In December 2012, the Company reached a final settlement
with the Internal Revenue Service ("IRS") Appeals Division
regarding its U.S. federal income tax returns for 2007 and 2008.
The Company agreed to a settlement of about $80 million,
primarily related to proposed foreign tax credit adjustments of
about $400 million. The liabilities previously recorded and
determined in accordance with Topic 740 - Income Taxes of the
Accounting Standards Codification ("ASC") related to this matter
were adequate. Additionally, no cash payment was made related
to this settlement as the Company had previously made a tax
deposit with the IRS. The agreement did not have a material
impact on the Company's cash flows, results of operations or
financial position.
The Company's 2009 and 2010 U.S. federal income tax
returns are currently under examination and the completion of the
field examination is expected in 2014. In connection with this
examination, the Company agreed to certain adjustments that
have been proposed by the IRS and appropriately accounted for
these adjustments in accordance with ASC 740. The Company is
also under audit in multiple state and foreign tax jurisdictions. It is
reasonably possible that the audits in certain of these jurisdictions
could be completed within 12 months. Due to the expected
settlement of the 2009 and 2010 IRS agreed adjustments, the
possible completion of the aforementioned state and foreign tax
audits and the expiration of the statute of limitations in multiple tax
jurisdictions, it is reasonably possible that the total amount of
unrecognized tax benefits could decrease within the next 12
months by $120 million to $140 million, of which $5 million to $10
million could favorably affect the effective tax rate.

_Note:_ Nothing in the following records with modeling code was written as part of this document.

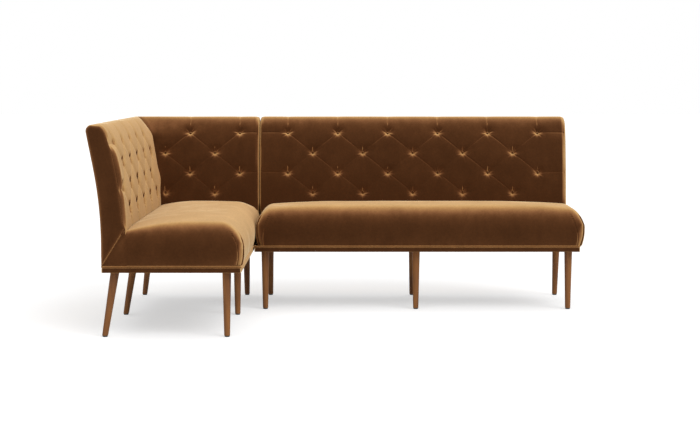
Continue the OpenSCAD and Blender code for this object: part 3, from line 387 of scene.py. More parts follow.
def wood(name, dark, mid, light, gloss=0.5):
    """Stained wood with grain along Z."""
    m, tree, shader, coords = material(name)
    rings = noise(tree, coords, 34.0, 5.0, 0.6, stretch=(1.0, 1.0, 0.09))
    fibres = noise(tree, coords, 240.0, 4.0, 0.65, stretch=(1.0, 1.0, 0.04))
    pores = noise(tree, coords, 620.0, 2.0, 0.5, stretch=(1.0, 1.0, 0.03))
    body = mixed(tree, spread(tree, rings, 0.32, 0.68), dark, light)
    body = mixed(tree, spread(tree, fibres, 0.35, 0.7, 0.0, 0.5), body, mid)
    body = mixed(tree, spread(tree, pores, 0.62, 0.72, 0.0, 0.45), body, dark)
    tree.links.new(body, shader.inputs["Base Color"])
    tree.links.new(spread(tree, fibres, 0.3, 0.7, gloss - 0.06, gloss + 0.1), shader.inputs["Roughness"])
    shader.inputs["Specular IOR Level"].default_value = 0.3
    bumped(tree, shader, maths(tree, "ADD", fibres, pores), 0.25, 0.0003)
    return m


def plain(name, low, high, scale, roughness, bump, metallic=0.0, stretch=None):
    """A surface with a fine even grain, such as moulded plastic, cloth, foam or brushed metal."""
    m, tree, shader, coords = material(name)
    grain = noise(tree, coords, scale, 4.0, 0.6, stretch=stretch)
    tree.links.new(mixed(tree, spread(tree, grain, 0.3, 0.7), low, high), shader.inputs["Base Color"])
    rough = spread(tree, grain, 0.3, 0.7, roughness - 0.05, roughness + 0.07)
    tree.links.new(rough, shader.inputs["Roughness"])
    shader.inputs["Metallic"].default_value = metallic
    bumped(tree, shader, grain, 0.4, bump)
    return m


# Colours of the velvet's painted sheen: dark face on, paler as the surface turns from the eye, palest at its
# rim
VELVET = velvet("velvet", (
    (0.0, "452813"), (0.06, "4f2f18"), (0.12, "5d3a20"), (0.2, "784f30"), (0.3, "936940"),
    (0.42, "ab8151"), (0.6, "c09965"), (0.92, "c8a273"), (1.0, "e2c79c"),
))
# Welts and seam cords: the same velvet in a paler copy, painted sheen on the curved cords, besides the
# painted sheen of the facing ramp
WELT_PAINTED_SHEEN = velvet("welt_velvet_paler_sheen", ((0.0, "664325"), (0.15, "7a5230"), (0.4, "a67a4a"), (0.9, "cfa472")))
LEG_WOOD = wood("leg_wood", srgb("54301a"), srgb("804e26"), srgb("98642f"), gloss=0.58)
FRAME_WOOD = wood("frame_wood", srgb("b08d5c"), srgb("c4a474"), srgb("d6bb8c"), gloss=0.6)
FOAM = plain("foam", srgb("e0d6ae"), srgb("ece4c4"), 400.0, 0.9, 0.0006)
WEBBING = plain("webbing", srgb("857a68"), srgb("a19580"), 500.0, 0.85, 0.0005, stretch=(1.0, 1.0, 4.0))
DUST = plain("dust_cloth", srgb("121212"), srgb("242323"), 700.0, 0.88, 0.0004)
STEEL = plain("zinc_steel", srgb("a9abae"), srgb("c3c5c8"), 300.0, 0.32, 0.0001, metallic=1.0,
              stretch=(0.2, 4.0, 4.0))
GLIDE = plain("glide_plastic", srgb("15120f"), srgb("26211c"), 900.0, 0.5, 0.0002)


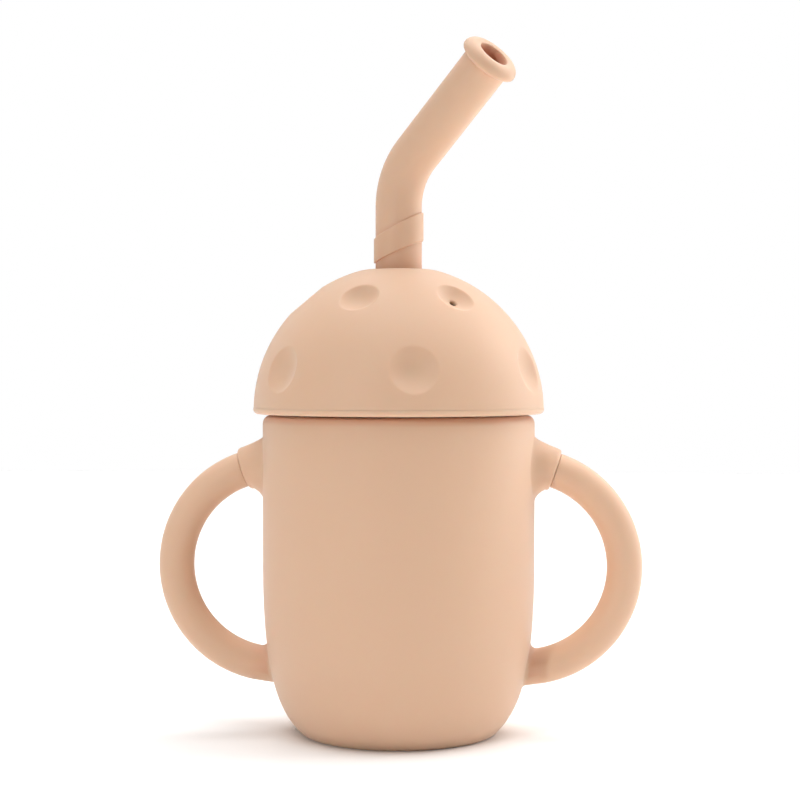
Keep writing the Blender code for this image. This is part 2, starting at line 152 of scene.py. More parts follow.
class LidSizes(bpy.types.PropertyGroup):
    """The dome, its dimples and vent, and the stopper ring bonded under it."""

    radius: length("Radius", "Outer radius of the dome's sphere", 0.0385)
    centre: length("Centre", "Height of the sphere's centre", 0.0855)
    wall: length("Wall", "Thickness of the dome", 0.0030)
    bore: length("Bore", "Radius of the hole for the straw", 0.00620)
    crown_radius: length("Crown radius", "Radius at which the sphere turns into the flatter crown", 0.0115)
    crown_height: length("Crown height", "Height of the crown at the straw", 0.1229)
    boss_foot: length("Boss foot", "Height of the lower end of the sleeve round the straw", 0.1114)
    boss_wall: length("Boss wall", "Thickness of the sleeve round the straw", 0.0026)
    dimple_depth: length("Dimple depth", "Depth of a dimple at its middle", 0.0023)
    dimple_edge: share("Dimple edge", "Softness of a dimple's edge", 0.06)
    dimple_spread: FloatProperty(
        name="Dimple spread", description="Where a dimple has faded out, in its radii", default=1.16, min=1.0
    )
    lower_dimple: length("Lower dimple", "Diameter of the dimples in the lower row", 0.0124)
    lower_first: angle("Lower first", "Azimuth of the first dimple in the lower row", -49.7)
    lower_latitude: angle("Lower latitude", "Latitude of the lower row on the sphere", 16.5)
    upper_dimple: length("Upper dimple", "Diameter of the dimples in the upper row", 0.0105)
    upper_first: angle("Upper first", "Azimuth of the first dimple in the upper row", -79.7)
    upper_latitude: angle("Upper latitude", "Latitude of the upper row on the sphere", 49.9)
    vent_radius: length("Vent radius", "Radius of the air hole", 0.0010)
    vent_edge: length("Vent edge", "Rounding of the air hole's outer edge", 0.0004)
    vent_sideways: length("Vent sideways", "Place of the air hole across its dimple", 0.0003)
    vent_upwards: length("Vent upwards", "Place of the air hole up its dimple", 0.0001)
    dimples: IntProperty(name="Dimples", description="Dimples in each row", default=6, min=1)
    vented: IntProperty(name="Vented", description="Which upper dimple holds the air hole", default=2)
    flash: length("Flash", "How far the stopper stands proud of the dome's lower edge", 0.00007)
    skirt_wall: length("Skirt wall", "Thickness of the stopper's skirt", 0.0024)
    tongue_wall: length("Tongue wall", "Thickness of the stopper's tongue inside the dome", 0.0026)
    rib_height: length("Rib height", "How far a sealing rib stands out", 0.0006)
    rib_spread: length("Rib spread", "Half the width of a sealing rib", 0.0010)
    segments: IntProperty(name="Segments", description="Steps round the lid", default=256, min=24)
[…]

Also in connection with the Company’s 2009 and 2010 U.S.
federal income tax returns, the Company received notices of
proposed adjustments ("NOPAs") in 2014 and expects to receive
additional NOPAs within the next 12 months from the IRS related
to certain transfer pricing matters. It is reasonably possible that the
receipt of these future NOPAs will provide new information that
causes the Company to reassess the total amount of
unrecognized tax benefits recorded. In addition, the Company is
currently under audit in other tax jurisdictions. Completion of the
tax audits for certain jurisdictions is not expected within 12
months. However, it is reasonably possible that, as a result
of audit progression within the next 12 months, there may be new
information that causes the Company to reassess the total amount
of unrecognized tax benefits recorded. While the Company cannot
estimate the impact that new information may have on our
unrecognized tax benefit balance, we believe that the liabilities
recorded are appropriate and adequate as determined under ASC
740.
The Company is generally no longer subject to U.S. federal,
state and local, or non-U.S. income tax examinations by tax
authorities for years prior to 2007.
The Company had $55.4 million and $37.7 million accrued for
interest and penalties at December 31, 2013 and 2012,
respectively. The Company recognized interest and penalties
related to tax matters of $14.4 million in 2013, $11.2 million in
2012, and $4.8 million in 2011, which are included in the provision
for income taxes.
Deferred U.S. income taxes have not been recorded for
temporary differences related to investments in certain foreign
subsidiaries and corporate joint ventures. These temporary
differences were approximately $16.1 billion at December 31,
2013 and consisted primarily of undistributed earnings considered
permanently invested in operations outside the U.S. Determination
of the deferred income tax liability on these unremitted earnings is
not practicable because such liability, if any, is dependent on
circumstances existing if and when remittance occurs.